*** DATA EXTRACT ***
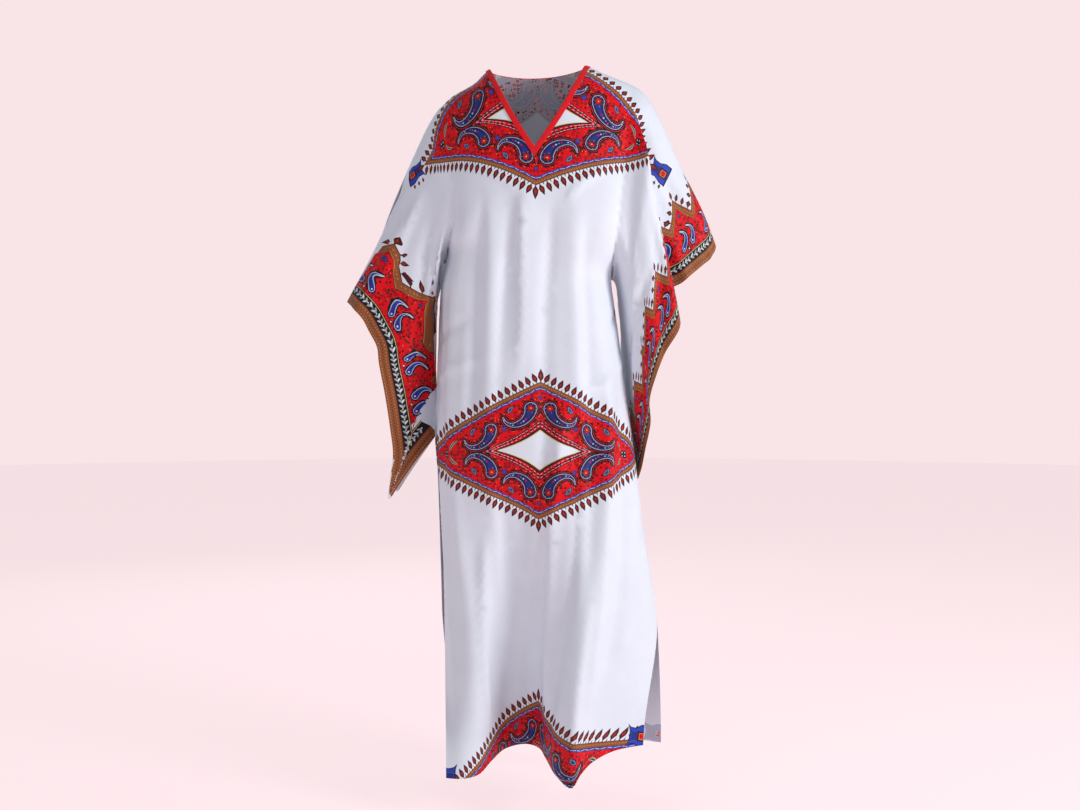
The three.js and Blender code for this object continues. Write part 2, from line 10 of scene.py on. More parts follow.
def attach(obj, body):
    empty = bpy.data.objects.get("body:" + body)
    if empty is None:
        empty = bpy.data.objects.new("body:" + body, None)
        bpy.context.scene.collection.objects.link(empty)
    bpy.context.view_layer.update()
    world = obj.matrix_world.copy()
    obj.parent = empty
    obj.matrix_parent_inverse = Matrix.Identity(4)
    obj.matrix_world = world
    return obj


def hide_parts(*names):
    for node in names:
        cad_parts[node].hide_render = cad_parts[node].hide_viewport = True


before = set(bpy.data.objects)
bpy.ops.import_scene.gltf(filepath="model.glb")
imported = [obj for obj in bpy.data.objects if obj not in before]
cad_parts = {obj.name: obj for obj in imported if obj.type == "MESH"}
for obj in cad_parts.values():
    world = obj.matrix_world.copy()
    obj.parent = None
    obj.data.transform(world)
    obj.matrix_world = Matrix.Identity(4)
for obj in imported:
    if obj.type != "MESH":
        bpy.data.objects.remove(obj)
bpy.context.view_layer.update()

# A full-length kaftan with wing sleeves: a front and a back of printed cloth and a red neck binding.
# The form is worked out in millimetres, from the sizes of its solids, and becomes metres at the end.
# The front faces -Y, +Z is up, and side 0 is the wearer's right (-X), side 1 the wearer's left.
MM = 0.001

# ---- Driving dimensions ----
CLOTH = 0.7  # thickness of the cloth as it shows
BINDING = {"width": 11, "flat": 12.5, "thickness": 1.6, "lift": 0.8, "feel": 0.02, "turned": 0.4}
SHOULDER_ROUND = 120  # how far below the crest the shoulder goes on curving forward
NECK = {"right": -96, "left": 100, "bottom_x": -4, "bottom_z": -186, "bow": 7, "back_drop": 20}
ARMHOLE_AT_V = 0.6  # share of the armhole line that lies above the row through the V's point
SECTION_POWER = 2.3  # 2 is an ellipse, more is squarer
BACK_FOLD = 0.8  # depth of the fold behind the arm, as a share of the one in front of it
HEM_FOLDS_FROM = 0.28  # share of the skirt's height at which the hem's folds begin
HEM_DIPS_FROM = 0.3  # share of it at which the rows begin to follow the hem's dips
EDGE_SHARE = 0.35  # share of the half width in which a fold or ridge fades towards the side
RIDGE_ENDS = 0.2  # share of a ridge's length over which it rises, and dies away
SLITS_FROM = 0.74  # share of the skirt's height at which the side seams end
SLEEVE_CLEAR = 4  # least room between a hanging sleeve and the body
CLEAR_WITHIN = 30  # height below the armpit over which that room opens

# ---- Grids ----
FINE = 96  # points of a curve before it is spaced out evenly
HALF_COLUMNS = 18  # coarse columns of half the body
SLEEVE_COLUMNS = 20  # coarse columns from the armhole to the cuff
ARMHOLE_ROWS = [(0.12, 4), (0.3, 8), (0.6, 8), (1.0, 12)]  # (share of the armhole reached, rows)
SKIRT_ROWS = 56  # coarse rows from the armpit to the hem
REFINE = 3  # fine cells in a coarse one
MESH_STEP = 11.2  # spacing of the plain cloth's mesh
CDT_NEAR = 1e-5  # corners nearer than this are one while the cut is divided
ON_CLOTH = 1e-6  # a place on the cut is nearer to it than this
NEAR = 0.04  # corners on the cut nearer than this become one
TINY = 1e-9  # stands in for a length or an area of nothing
LEAST_LENGTH = 1e-6  # and for the length of an edge while the cut is laid flat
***
• **WHAT IS BEING ASKED**
Quote only the stretch of lines that starts the data above and ends with the line containing "before = set(bpy.data.objects)", both included.

• **RESPONSE**
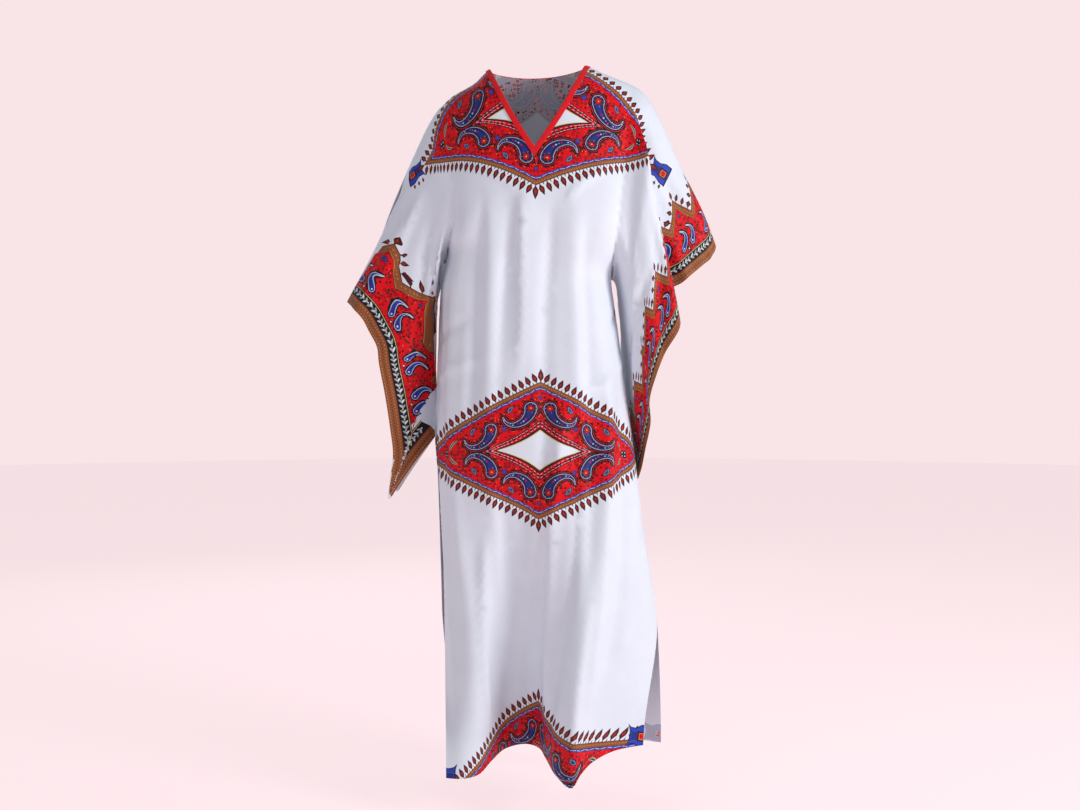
The three.js and Blender code for this object continues. Write part 2, from line 10 of scene.py on. More parts follow.
def attach(obj, body):
    empty = bpy.data.objects.get("body:" + body)
    if empty is None:
        empty = bpy.data.objects.new("body:" + body, None)
        bpy.context.scene.collection.objects.link(empty)
    bpy.context.view_layer.update()
    world = obj.matrix_world.copy()
    obj.parent = empty
    obj.matrix_parent_inverse = Matrix.Identity(4)
    obj.matrix_world = world
    return obj


def hide_parts(*names):
    for node in names:
        cad_parts[node].hide_render = cad_parts[node].hide_viewport = True


before = set(bpy.data.objects)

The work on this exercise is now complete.